石破政権対トランプ政権 相性よりも冷静な課題対処を
国際情勢が大きく変化し、分断が進む中、日米とも25年を新しい政権で迎える。日米関係は、先のトランプ政権と安倍政権、バイデン政権と岸田政権と比較的平穏な時代が続いた。そして、この度石破政権がトランプ政権と対峙することになり、安倍元首相時代を念頭に両者の相性を懸念する声がある。確かにトランプ大統領の人事を見ていると、好き嫌い、自らへの忠誠心を基準としているように見える。
しかし、トランプ大統領の政治姿勢、政策方針の土台となるのは「America First」であり、良くも悪くも、相手が誰であろうと揺らぐことはない。
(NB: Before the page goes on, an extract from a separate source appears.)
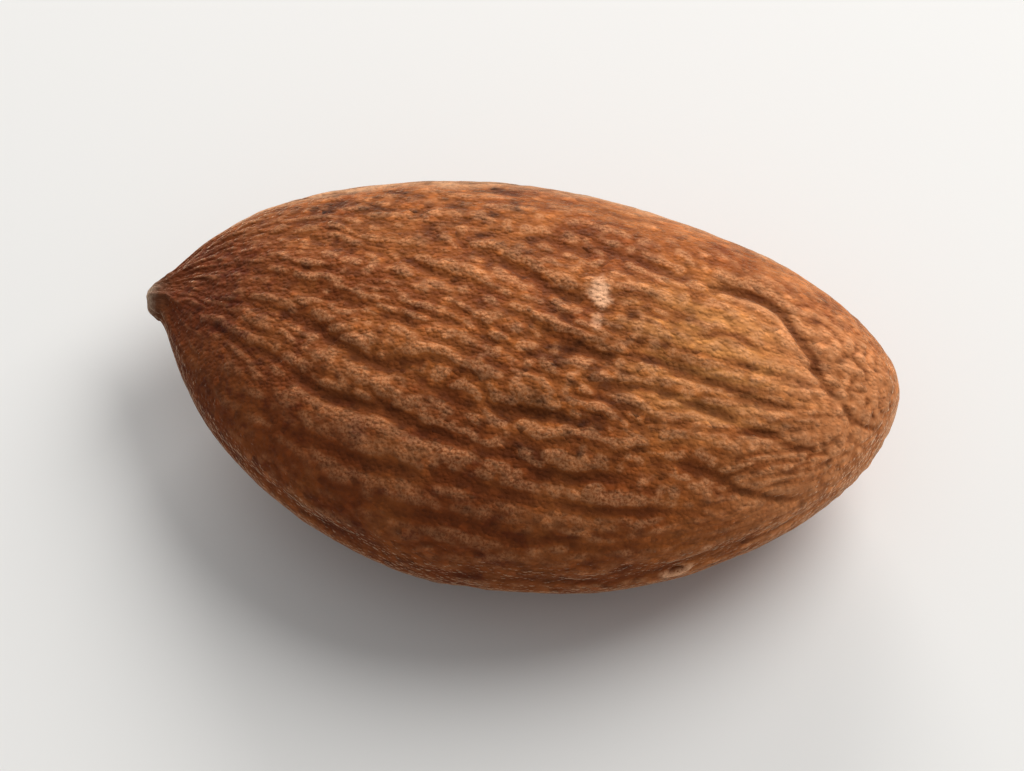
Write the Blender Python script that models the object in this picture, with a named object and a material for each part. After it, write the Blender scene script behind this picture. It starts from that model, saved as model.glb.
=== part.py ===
"""An almond kernel in its brown skin, lying on one of its broad faces.

Metres, +Z up. The origin is on the surface that the almond lies on, at the middle of its bounding
box. The pointed tip is at -X and the blunt end at +X. The straighter edge is at +Y and the fuller
edge at -Y.
"""

import math
import random
from collections import namedtuple

import bpy
from mathutils import Vector, noise

# Driving dimensions. The two reaches go from the straight line between the ends to the edges.
LENGTH = 0.0240
STRAIGHT_REACH = 0.0053
FULL_REACH = 0.0087
THICKNESS = 0.0080
WIDTH = STRAIGHT_REACH + FULL_REACH

# Profiles. Each rises as the first power of the distance from the tip and falls as the second
# power of the distance to the blunt end, so a larger power gives a more pointed end.
STRAIGHT_POWERS = (0.45, 0.58)
FULL_POWERS = (0.57, 0.61)
THICKNESS_POWERS = (0.62, 0.47)
SECTION_POWER = 2.15
BODY_START = 0.022
TIP_SOFTNESS = 0.03
TIP_DROOP = 0.0006

# The small nub on the tip, a bead half sunk in it, where the root of a seedling would come out
NUB_HALF_LENGTH = 0.0011
NUB_WIDTH = 0.0016
NUB_HEIGHT = 0.0013
NUB_BLEND = 3.0

# Veins. They run lengthwise, and on both faces lean from the straighter edge to the fuller one. A
# vein is named by its angle round the section at half the length: 0 degrees is the straighter
# edge, 90 the middle of the upper face, 180 the fuller edge and 270 the middle of the lower face.
VEIN_LEAN = math.radians(45)

# Furrows on the upper face. For each: where it starts and ends along the length, the veins that it
# is on at its start, middle and end, in degrees, and its depth as a share of FURROW_DEPTH.
UPPER_FURROWS = (
    (0.14, 0.86, 14, 12, 14, 0.3),
    (0.12, 0.66, 34, 37, 36, 0.5),
    (0.50, 0.72, 60, 58, 54, 0.5),
    (0.14, 0.44, 70, 80, 83, 0.6),
    (0.42, 0.64, 72, 75, 78, 0.7),
    (0.76, 0.98, 55, 64, 128, 1.0),
    (0.10, 0.42, 92, 98, 97, 0.6),
    (0.56, 0.88, 92, 87, 92, 0.7),
    (0.18, 0.60, 108, 113, 112, 1.0),
    (0.64, 0.93, 100, 100, 128, 0.9),
    (0.15, 0.68, 123, 127, 125, 0.9),
    (0.70, 0.92, 119, 127, 162, 0.7),
    (0.22, 0.76, 145, 138, 139, 0.6),
    (0.30, 0.82, 158, 153, 160, 0.6),
    (0.12, 0.90, 178, 174, 178, 0.7),
)

# Furrows on the lower face and under the edges, spread evenly with some scatter, and their forks
SEED = 41
LOWER_FURROWS = 11
FURROW_SCATTER = 0.2
FURROW_SWAY = 0.12
FURROW_STARTS = (0.06, 0.22)
FURROW_ENDS = (0.90, 0.98)
FURROW_DEPTHS = (0.55, 1.0)
FORKS = 5
FORK_SPREADS = (0.45, 0.65)
FORK_STARTS = (0.12, 0.30)
FORK_ENDS = (0.50, 0.80)
FORK_DEPTHS = (0.5, 0.8)

# Relief
FURROW_DEPTH = 0.00034
FURROW_WIDTH = 0.00034
FURROW_FADE = 0.08
FURROW_WANDER = 0.07
WANDERS_PER_LENGTH = 4.0
UNEVEN_DEPTH = 0.35
UNEVENS_PER_LENGTH = 8.0
RIB_HEIGHT = 0.00012
LUMP_HEIGHT = 0.00010
LUMP_SPREAD = 0.0038
SMOOTH_END_GIRTH = 0.3
CALM_EDGE = 0.65
CALM_EDGE_FROM = 0.80
CALM_EDGE_TO = 0.97

# Where it lies. The lower face has no furrows in an oval around the middle, and is flat there.
FLAT_DEPTH = 0.00025
REST_HALF_LENGTH = 0.0044
REST_HALF_WIDTH = 0.0030
REST_CORE = 0.6

# Mesh
MERIDIANS = 120
RINGS = 46
SMALL_STEP = 1e-3

Furrow = namedtuple("Furrow", "start end veins depth seed")


def smooth(low, high, value):
    """0 at low, 1 at high, and a smooth step between them."""
    share = min(1.0, max(0.0, (value - low) / (high - low)))
    return share * share * (3 - 2 * share)


def evened(angle):
    """Spreads angles so that equal steps go equally far round the flattened section."""
    return angle + 0.5 * (WIDTH - THICKNESS) / (WIDTH + THICKNESS) * math.sin(2 * angle)


def leaned(vein, along):
    """The angle round the section that a vein has at this place along the length."""
    return vein + VEIN_LEAN * math.sin(vein) * (along - 0.5)


def swell(along, powers):
    """A profile that is 0 at both ends of the body and about 1 where it is widest."""
    rise, fall = powers
    share = (along - BODY_START) / (1 - BODY_START)
    if share <= 0 or share >= 1:
        return 0.0
    softened = share * share / (share + TIP_SOFTNESS)
    peak = rise / (rise + fall)
    return (softened / peak) ** rise * ((1 - share) / (1 - peak)) ** fall


def nub(along):
    """The nub's own profile, a full oval bead whose rear half lies inside the body."""
    from_middle = along * LENGTH / NUB_HALF_LENGTH - 1
    return math.sqrt(max(0.0, 1 - from_middle * from_middle))


def joined(body, peg):
    return (body**NUB_BLEND + peg**NUB_BLEND) ** (1 / NUB_BLEND)


def bare_point(along, angle):
    """A point of the skin without its furrows. along runs from 0 at the tip to 1 at the blunt end,
    and angle round the section, from 0 at the straighter edge through a quarter turn on top."""
    straight = STRAIGHT_REACH * swell(along, STRAIGHT_POWERS)
    full = FULL_REACH * swell(along, FULL_POWERS)
    half_width = joined((straight + full) / 2, NUB_WIDTH / 2 * nub(along))
    half_height = joined(
        THICKNESS / 2 * swell(along, THICKNESS_POWERS), NUB_HEIGHT / 2 * nub(along)
    )
    side, up = math.cos(angle), math.sin(angle)
    reach = (abs(side) ** SECTION_POWER + abs(up) ** SECTION_POWER) ** (-1 / SECTION_POWER)
    return Vector((
        LENGTH * (along - 0.5),
        half_width * side * reach + (straight - full) / 2,
        half_height * up * reach - TIP_DROOP * (1 - along) ** 3,
    ))


def normal_at(along, angle):
    """Outwards from the bare shape, measured across one small step lengthwise and one around."""
    before, after = max(0.0, along - SMALL_STEP), min(1.0, along + SMALL_STEP)
    lengthwise = bare_point(after, angle) - bare_point(before, angle)
    around = bare_point(along, angle + SMALL_STEP) - bare_point(along, angle - SMALL_STEP)
    return around.cross(lengthwise).normalized()


def girth(along):
    """How far round the section is at this place, as a share of the widest section."""
    return math.sqrt(swell(along, FULL_POWERS) * swell(along, THICKNESS_POWERS))


def make_furrows():
    """Every furrow of the skin: those of the upper face, then the scattered ones and their forks."""
    draw = random.Random(SEED)
    upper = [
        Furrow(start, end, tuple(map(math.radians, veins)), depth, draw.uniform(0, 100))
        for start, end, *veins, depth in UPPER_FURROWS
    ]
    spacing = math.pi / (LOWER_FURROWS - 1)
    lower = []
    for i in range(LOWER_FURROWS):
        vein = evened(-(i + draw.uniform(-1, 1) * FURROW_SCATTER) * spacing)
        lower.append(
            Furrow(
                start=draw.uniform(*FURROW_STARTS),
                end=draw.uniform(*FURROW_ENDS),
                veins=(vein, vein + draw.uniform(-1, 1) * FURROW_SWAY, vein),
                depth=draw.uniform(*FURROW_DEPTHS),
                seed=draw.uniform(0, 100),
            )
        )
    forks = []
    for i in range(FORKS):
        trunk = lower[1 + i * (LOWER_FURROWS - 2) // FORKS]
        spread = draw.choice((-1, 1)) * spacing * draw.uniform(*FORK_SPREADS)
        forks.append(
            trunk._replace(
                start=draw.uniform(*FORK_STARTS),
                end=draw.uniform(*FORK_ENDS),
                veins=(trunk.veins[0] + spread, trunk.veins[1] + spread / 2, trunk.veins[1]),
                depth=trunk.depth * draw.uniform(*FORK_DEPTHS),
            )
        )
    return upper + lower + forks


def furrow_course(furrow, along):
    """The vein that the furrow is on at this place, and how fast it changes veins there. It
    follows a parabola through the furrow's three veins, and wanders a little."""
    reach = furrow.end - furrow.start
    share = (along - furrow.start) / reach
    first, middle, last = furrow.veins
    bend = 2 * (2 * middle - first - last)
    vein = first + (last - first) * share + bend * share * (1 - share)
    slope = (last - first + bend * (1 - 2 * share)) / reach
    wander = noise.noise(Vector((along * WANDERS_PER_LENGTH, furrow.seed, 0.0)))
    return vein + FURROW_WANDER * wander, slope


def furrow_depth(furrow, along):
    """How deep the furrow is at this place, as a share of FURROW_DEPTH."""
    begins = smooth(furrow.start - FURROW_FADE, furrow.start + FURROW_FADE, along)
    stops = smooth(furrow.end - FURROW_FADE, furrow.end + FURROW_FADE / 2, along)
    uneven = noise.noise(Vector((along * UNEVENS_PER_LENGTH, furrow.seed, 9.0)))
    return furrow.depth * begins * (1 - stops) * (1 + UNEVEN_DEPTH * uneven)


def relief(along, vein, furrows):
    """How far the skin stands out from the bare shape: ribs stand out and furrows go in. It all
    grows with the girth, so furrows narrow and close up towards both ends. They are shallower
    along both edges."""
    angle = leaned(vein, along)
    size = girth(along)
    radius = math.hypot(WIDTH / 2 * math.sin(angle), THICKNESS / 2 * math.cos(angle))
    calm = 1 - CALM_EDGE * smooth(CALM_EDGE_FROM, CALM_EDGE_TO, abs(math.cos(vein)))
    height = RIB_HEIGHT + LUMP_HEIGHT * noise.noise(bare_point(along, angle) / LUMP_SPREAD)
    for furrow in furrows:
        depth = furrow_depth(furrow, along)
        if depth <= 0.0:
            continue
        course, slope = furrow_course(furrow, along)
        askew = math.hypot(1.0, slope * radius * size / LENGTH)
        away = math.remainder(vein - course, 2 * math.pi) * radius / (FURROW_WIDTH * askew)
        height -= FURROW_DEPTH * depth * calm / (1 + away * away)
    return height * size * smooth(0.0, SMOOTH_END_GIRTH, size)


def rest_share(point):
    """1 in the middle of the face that it lies on, and 0 away from it."""
    if point.z > 0:
        return 0.0
    away = math.hypot(point.x / REST_HALF_LENGTH, point.y / REST_HALF_WIDTH)
    return 1 - smooth(REST_CORE, 1.0, away)


def skin_point(along, vein, furrows):
    angle = leaned(vein, along)
    point = bare_point(along, angle)
    height = relief(along, vein, furrows) * (1 - rest_share(point))
    return point + normal_at(along, angle) * height


def shape(mesh):
    """Turns a unit sphere with its poles on X into the almond, and lays it on the surface. The
    sphere's meridians become the veins, so the furrows follow the edges of the mesh."""
    furrows = make_furrows()
    for vertex in mesh.vertices:
        unit = vertex.co
        along = min(1.0, max(0.0, (1 + unit.x) / 2))
        vein = evened(math.atan2(unit.z, unit.y))
        vertex.co = skin_point(along, vein, furrows)
    floor = min(vertex.co.z for vertex in mesh.vertices) + FLAT_DEPTH
    low = Vector(min(v.co[axis] for v in mesh.vertices) for axis in range(3))
    high = Vector(max(v.co[axis] for v in mesh.vertices) for axis in range(3))
    middle = (low + high) / 2
    for vertex in mesh.vertices:
        vertex.co.x -= middle.x
        vertex.co.y -= middle.y
        vertex.co.z = max(vertex.co.z - floor, 0.0)


def skin_material():
    material = bpy.data.materials.new("almond_skin")
    material.use_nodes = True
    shader = material.node_tree.nodes["Principled BSDF"]
    shader.inputs["Base Color"].default_value = (0.262, 0.091, 0.028, 1.0)
    shader.inputs["Roughness"].default_value = 0.65
    shader.inputs["Metallic"].default_value = 0.0
    return material


def make_almond(collection):
    bpy.ops.mesh.primitive_uv_sphere_add(
        segments=MERIDIANS, ring_count=RINGS, radius=1.0, rotation=(0, math.pi / 2, 0)
    )
    almond = bpy.context.object
    bpy.ops.object.transform_apply(location=False, rotation=True, scale=False)
    almond.name = almond.data.name = "almond"
    shape(almond.data)
    almond.data.materials.append(skin_material())
    almond.data.shade_smooth()
    for holder in list(almond.users_collection):
        holder.objects.unlink(almond)
    collection.objects.link(almond)
    return almond


def main():
    for old in list(bpy.data.objects):
        bpy.data.objects.remove(old, do_unlink=True)
    collection = bpy.data.collections.new("almond")
    bpy.context.scene.collection.children.link(collection)
    make_almond(collection)


main()
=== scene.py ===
import math
import random
from collections import namedtuple

import bmesh
import bpy
import numpy as np
from mathutils import Matrix, Vector, noise


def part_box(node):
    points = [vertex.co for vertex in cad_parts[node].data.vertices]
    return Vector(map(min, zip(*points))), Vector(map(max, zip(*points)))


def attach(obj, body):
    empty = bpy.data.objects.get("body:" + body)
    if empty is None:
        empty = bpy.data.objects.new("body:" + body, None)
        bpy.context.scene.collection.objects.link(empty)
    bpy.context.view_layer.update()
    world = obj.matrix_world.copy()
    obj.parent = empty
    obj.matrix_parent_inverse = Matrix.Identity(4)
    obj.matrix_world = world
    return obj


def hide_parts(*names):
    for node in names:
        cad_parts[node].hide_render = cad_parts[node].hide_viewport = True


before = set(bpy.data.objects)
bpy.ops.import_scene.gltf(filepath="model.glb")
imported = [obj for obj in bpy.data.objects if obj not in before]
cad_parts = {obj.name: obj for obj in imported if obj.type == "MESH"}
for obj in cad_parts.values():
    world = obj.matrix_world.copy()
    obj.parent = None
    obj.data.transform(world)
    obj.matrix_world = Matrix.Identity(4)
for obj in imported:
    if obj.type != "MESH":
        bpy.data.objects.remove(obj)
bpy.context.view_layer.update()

almond_low, almond_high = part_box("almond")

# Form of the kernel, in metres. along runs from 0 at the tip to 1 at the blunt end. A vein is an angle
# round the kernel: 0 at the straighter edge, a quarter turn on top and half a turn at the fuller edge.
LENGTH = almond_high.x - almond_low.x
STRAIGHT_REACH = 0.0053
FULL_REACH = 0.0087
THICKNESS = 0.0080
WIDTH = STRAIGHT_REACH + FULL_REACH
STRAIGHT_POWERS = (0.45, 0.58)
FULL_POWERS = (0.57, 0.61)
THICKNESS_POWERS = (0.62, 0.47)
SECTION_POWER = 2.15
BODY_START = 0.022
TIP_SOFTNESS = 0.03
TIP_DROOP = 0.0006

NUB_HALF_LENGTH = 0.0011
NUB_WIDTH = 0.0016
NUB_HEIGHT = 0.0013
NUB_BLEND = 3.0

VEIN_LEAN = math.radians(45)
VEIN_RADIUS = 0.0055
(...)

従って、米国から見て「日本は信頼できる同盟国」という評価は不変だとしても、「トランプ大統領が望むこと=米国にとって望ましいと思われること」。例えば米国製の武器購入などは強い姿勢で要求すると思われる。石破首相は「日米地位協定の見直し」に前向きだが、これを持ち出せば防衛費の負担の増加を求められ、首相は、財政問題も含め頭を悩ませることになるかもしれない。